_DATA SUPPLIED_
========
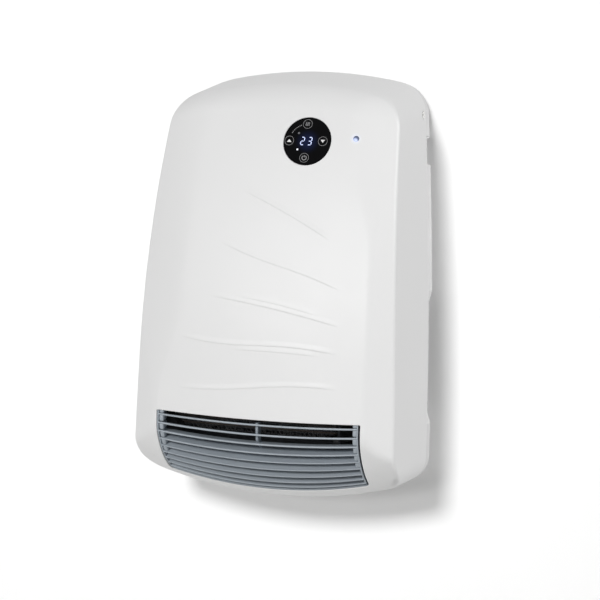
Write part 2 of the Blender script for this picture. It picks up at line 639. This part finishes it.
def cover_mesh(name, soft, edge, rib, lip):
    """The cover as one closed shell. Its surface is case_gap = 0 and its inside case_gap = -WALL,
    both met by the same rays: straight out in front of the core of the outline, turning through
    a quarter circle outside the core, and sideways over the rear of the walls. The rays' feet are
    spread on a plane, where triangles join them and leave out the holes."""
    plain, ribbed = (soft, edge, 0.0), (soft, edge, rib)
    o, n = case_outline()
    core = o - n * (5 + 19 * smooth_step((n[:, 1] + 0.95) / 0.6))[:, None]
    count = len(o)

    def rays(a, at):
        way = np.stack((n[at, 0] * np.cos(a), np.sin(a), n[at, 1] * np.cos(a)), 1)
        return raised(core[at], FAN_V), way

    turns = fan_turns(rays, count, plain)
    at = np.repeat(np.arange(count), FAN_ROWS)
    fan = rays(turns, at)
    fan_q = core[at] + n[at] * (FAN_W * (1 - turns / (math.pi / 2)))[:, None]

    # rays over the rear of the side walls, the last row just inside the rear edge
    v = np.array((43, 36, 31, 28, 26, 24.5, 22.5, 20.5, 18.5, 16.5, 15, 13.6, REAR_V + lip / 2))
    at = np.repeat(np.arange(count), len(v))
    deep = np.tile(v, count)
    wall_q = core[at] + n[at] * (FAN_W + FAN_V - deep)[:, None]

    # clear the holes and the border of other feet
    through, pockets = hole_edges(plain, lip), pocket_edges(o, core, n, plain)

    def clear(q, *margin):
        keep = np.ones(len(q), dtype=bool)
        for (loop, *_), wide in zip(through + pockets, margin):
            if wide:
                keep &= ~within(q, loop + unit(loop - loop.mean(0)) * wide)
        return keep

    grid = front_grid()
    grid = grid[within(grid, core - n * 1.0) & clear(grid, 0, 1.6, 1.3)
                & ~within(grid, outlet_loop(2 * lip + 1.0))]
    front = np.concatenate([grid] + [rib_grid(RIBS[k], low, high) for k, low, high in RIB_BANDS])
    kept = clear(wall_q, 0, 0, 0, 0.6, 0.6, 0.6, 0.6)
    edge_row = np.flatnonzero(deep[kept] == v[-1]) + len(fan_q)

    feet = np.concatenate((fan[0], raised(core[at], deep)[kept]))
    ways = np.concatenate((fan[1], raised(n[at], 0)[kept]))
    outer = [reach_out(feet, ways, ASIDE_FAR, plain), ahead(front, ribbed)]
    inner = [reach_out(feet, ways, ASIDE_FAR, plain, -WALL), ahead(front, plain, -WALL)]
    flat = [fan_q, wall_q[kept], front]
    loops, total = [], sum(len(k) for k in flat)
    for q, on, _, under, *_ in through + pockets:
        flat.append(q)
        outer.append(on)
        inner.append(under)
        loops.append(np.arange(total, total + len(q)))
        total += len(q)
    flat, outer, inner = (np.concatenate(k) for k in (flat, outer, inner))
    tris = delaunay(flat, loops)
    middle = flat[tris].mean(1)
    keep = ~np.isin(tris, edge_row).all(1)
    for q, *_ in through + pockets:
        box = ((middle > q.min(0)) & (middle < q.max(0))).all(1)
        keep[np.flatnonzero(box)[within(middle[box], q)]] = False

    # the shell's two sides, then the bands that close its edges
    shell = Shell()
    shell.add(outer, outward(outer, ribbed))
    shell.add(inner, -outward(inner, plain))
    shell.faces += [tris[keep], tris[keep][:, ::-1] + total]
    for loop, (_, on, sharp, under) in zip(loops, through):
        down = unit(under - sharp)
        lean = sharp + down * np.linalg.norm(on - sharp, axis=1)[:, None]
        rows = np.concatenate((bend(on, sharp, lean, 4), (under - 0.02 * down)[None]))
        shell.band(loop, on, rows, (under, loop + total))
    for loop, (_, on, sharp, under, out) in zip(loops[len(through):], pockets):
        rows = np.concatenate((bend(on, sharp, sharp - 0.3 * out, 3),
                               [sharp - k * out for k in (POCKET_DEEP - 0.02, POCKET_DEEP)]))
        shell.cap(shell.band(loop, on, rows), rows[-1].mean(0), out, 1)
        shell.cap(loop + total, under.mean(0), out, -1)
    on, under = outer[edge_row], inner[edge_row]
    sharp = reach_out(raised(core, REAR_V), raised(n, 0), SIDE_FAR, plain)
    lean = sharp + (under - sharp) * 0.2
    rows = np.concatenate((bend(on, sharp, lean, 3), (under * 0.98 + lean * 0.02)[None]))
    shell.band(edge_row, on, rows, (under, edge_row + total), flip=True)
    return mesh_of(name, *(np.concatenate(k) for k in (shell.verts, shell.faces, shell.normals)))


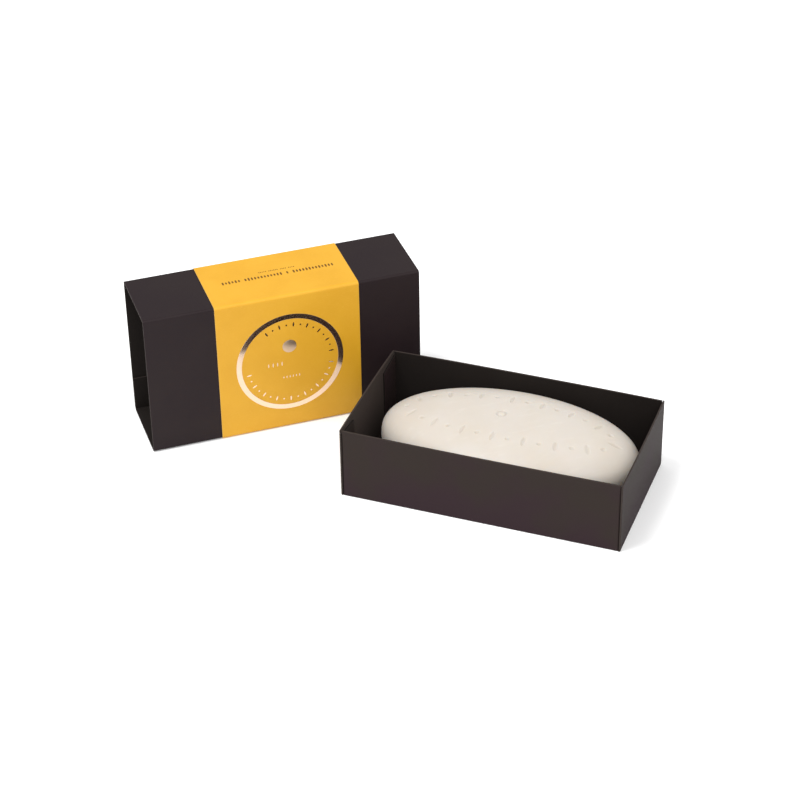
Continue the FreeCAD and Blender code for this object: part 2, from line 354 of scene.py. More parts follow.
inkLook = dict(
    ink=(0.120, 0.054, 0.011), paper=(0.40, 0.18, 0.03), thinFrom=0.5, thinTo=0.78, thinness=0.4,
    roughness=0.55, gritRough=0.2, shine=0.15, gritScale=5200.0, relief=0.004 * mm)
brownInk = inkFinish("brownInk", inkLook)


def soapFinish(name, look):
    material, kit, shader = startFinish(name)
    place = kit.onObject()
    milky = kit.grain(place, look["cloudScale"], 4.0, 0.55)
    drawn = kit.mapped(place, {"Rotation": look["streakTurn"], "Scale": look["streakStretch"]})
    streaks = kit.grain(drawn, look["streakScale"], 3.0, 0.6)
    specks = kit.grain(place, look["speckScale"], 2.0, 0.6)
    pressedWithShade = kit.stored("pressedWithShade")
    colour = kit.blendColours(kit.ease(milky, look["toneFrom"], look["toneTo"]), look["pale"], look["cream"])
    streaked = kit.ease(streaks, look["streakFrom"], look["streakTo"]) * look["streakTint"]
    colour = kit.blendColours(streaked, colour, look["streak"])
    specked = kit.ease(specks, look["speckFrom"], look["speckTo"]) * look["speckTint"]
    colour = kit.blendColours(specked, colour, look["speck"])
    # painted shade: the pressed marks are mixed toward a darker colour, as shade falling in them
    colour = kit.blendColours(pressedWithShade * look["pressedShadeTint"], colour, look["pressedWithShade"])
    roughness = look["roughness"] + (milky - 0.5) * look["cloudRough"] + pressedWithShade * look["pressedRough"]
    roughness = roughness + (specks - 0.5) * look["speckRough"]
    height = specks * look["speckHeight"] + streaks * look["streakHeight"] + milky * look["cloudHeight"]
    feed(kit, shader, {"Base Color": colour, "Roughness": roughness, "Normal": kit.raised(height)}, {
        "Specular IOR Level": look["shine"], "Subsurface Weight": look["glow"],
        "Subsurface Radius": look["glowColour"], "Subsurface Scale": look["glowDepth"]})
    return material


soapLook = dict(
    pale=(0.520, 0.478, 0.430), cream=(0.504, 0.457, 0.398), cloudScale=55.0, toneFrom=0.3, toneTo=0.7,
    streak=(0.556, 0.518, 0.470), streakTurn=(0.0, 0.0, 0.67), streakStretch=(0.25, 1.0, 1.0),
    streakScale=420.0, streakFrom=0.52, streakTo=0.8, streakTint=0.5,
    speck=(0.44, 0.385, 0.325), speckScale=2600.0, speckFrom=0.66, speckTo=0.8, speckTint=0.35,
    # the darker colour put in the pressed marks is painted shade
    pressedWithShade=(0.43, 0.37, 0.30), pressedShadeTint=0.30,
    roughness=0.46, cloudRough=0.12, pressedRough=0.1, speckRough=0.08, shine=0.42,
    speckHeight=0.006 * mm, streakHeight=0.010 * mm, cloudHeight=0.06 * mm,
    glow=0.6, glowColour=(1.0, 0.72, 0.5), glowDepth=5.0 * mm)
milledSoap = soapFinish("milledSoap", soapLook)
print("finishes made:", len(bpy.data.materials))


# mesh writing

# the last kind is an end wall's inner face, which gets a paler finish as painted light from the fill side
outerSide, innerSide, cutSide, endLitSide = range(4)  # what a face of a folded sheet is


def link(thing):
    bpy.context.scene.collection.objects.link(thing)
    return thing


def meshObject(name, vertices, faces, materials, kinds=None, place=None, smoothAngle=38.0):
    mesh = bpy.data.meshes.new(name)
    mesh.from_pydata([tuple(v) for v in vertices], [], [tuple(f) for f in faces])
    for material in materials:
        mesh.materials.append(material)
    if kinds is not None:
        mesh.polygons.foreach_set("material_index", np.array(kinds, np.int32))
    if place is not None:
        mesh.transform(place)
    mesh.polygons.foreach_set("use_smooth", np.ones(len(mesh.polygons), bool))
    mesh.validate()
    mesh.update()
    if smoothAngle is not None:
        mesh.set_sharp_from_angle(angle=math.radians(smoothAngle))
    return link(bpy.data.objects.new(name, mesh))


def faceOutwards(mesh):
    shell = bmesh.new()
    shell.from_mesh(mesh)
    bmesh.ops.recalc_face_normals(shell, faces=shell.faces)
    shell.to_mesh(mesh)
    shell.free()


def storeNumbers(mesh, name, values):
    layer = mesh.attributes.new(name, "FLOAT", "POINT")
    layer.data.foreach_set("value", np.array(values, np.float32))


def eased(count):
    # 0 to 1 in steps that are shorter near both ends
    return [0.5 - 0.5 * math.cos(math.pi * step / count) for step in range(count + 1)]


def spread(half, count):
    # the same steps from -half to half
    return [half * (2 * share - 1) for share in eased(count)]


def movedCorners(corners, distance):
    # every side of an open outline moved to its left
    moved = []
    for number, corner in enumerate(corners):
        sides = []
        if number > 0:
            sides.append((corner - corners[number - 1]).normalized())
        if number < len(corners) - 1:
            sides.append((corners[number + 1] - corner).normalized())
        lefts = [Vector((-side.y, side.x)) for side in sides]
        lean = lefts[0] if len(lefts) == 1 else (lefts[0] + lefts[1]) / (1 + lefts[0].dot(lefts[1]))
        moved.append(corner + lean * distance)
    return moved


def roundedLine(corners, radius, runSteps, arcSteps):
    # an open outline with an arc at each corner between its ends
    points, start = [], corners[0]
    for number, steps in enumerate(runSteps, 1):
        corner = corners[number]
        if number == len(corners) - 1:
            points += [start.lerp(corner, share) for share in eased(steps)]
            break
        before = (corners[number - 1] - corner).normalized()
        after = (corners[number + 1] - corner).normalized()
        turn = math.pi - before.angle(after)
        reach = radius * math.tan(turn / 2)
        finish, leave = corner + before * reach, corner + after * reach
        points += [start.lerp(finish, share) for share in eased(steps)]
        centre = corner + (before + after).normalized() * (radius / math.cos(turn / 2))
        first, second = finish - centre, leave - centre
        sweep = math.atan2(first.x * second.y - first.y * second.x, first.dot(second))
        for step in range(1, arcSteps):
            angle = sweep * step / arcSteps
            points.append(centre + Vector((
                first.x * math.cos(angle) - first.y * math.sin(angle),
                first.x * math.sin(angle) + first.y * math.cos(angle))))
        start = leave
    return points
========
Give again, word for word, the lines of the listing, starting at its first line and ending with the line containing "fan_q = core[at]".

_SOLUTION BELOW_
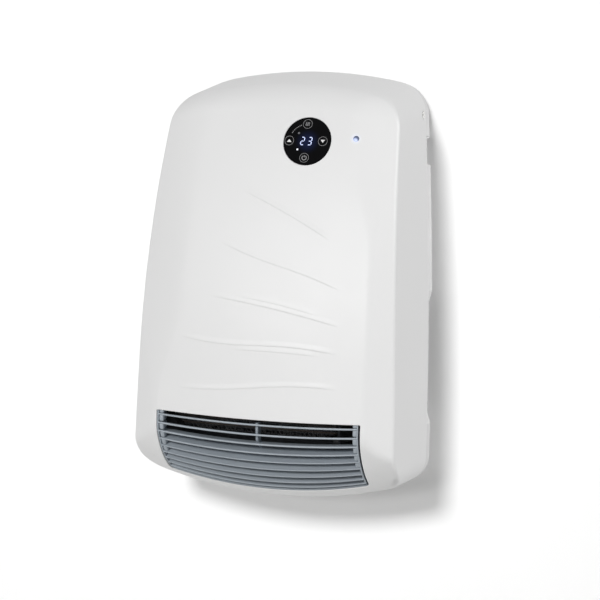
Write part 2 of the Blender script for this picture. It picks up at line 639. This part finishes it.
def cover_mesh(name, soft, edge, rib, lip):
    """The cover as one closed shell. Its surface is case_gap = 0 and its inside case_gap = -WALL,
    both met by the same rays: straight out in front of the core of the outline, turning through
    a quarter circle outside the core, and sideways over the rear of the walls. The rays' feet are
    spread on a plane, where triangles join them and leave out the holes."""
    plain, ribbed = (soft, edge, 0.0), (soft, edge, rib)
    o, n = case_outline()
    core = o - n * (5 + 19 * smooth_step((n[:, 1] + 0.95) / 0.6))[:, None]
    count = len(o)

    def rays(a, at):
        way = np.stack((n[at, 0] * np.cos(a), np.sin(a), n[at, 1] * np.cos(a)), 1)
        return raised(core[at], FAN_V), way

    turns = fan_turns(rays, count, plain)
    at = np.repeat(np.arange(count), FAN_ROWS)
    fan = rays(turns, at)
    fan_q = core[at] + n[at] * (FAN_W * (1 - turns / (math.pi / 2)))[:, None]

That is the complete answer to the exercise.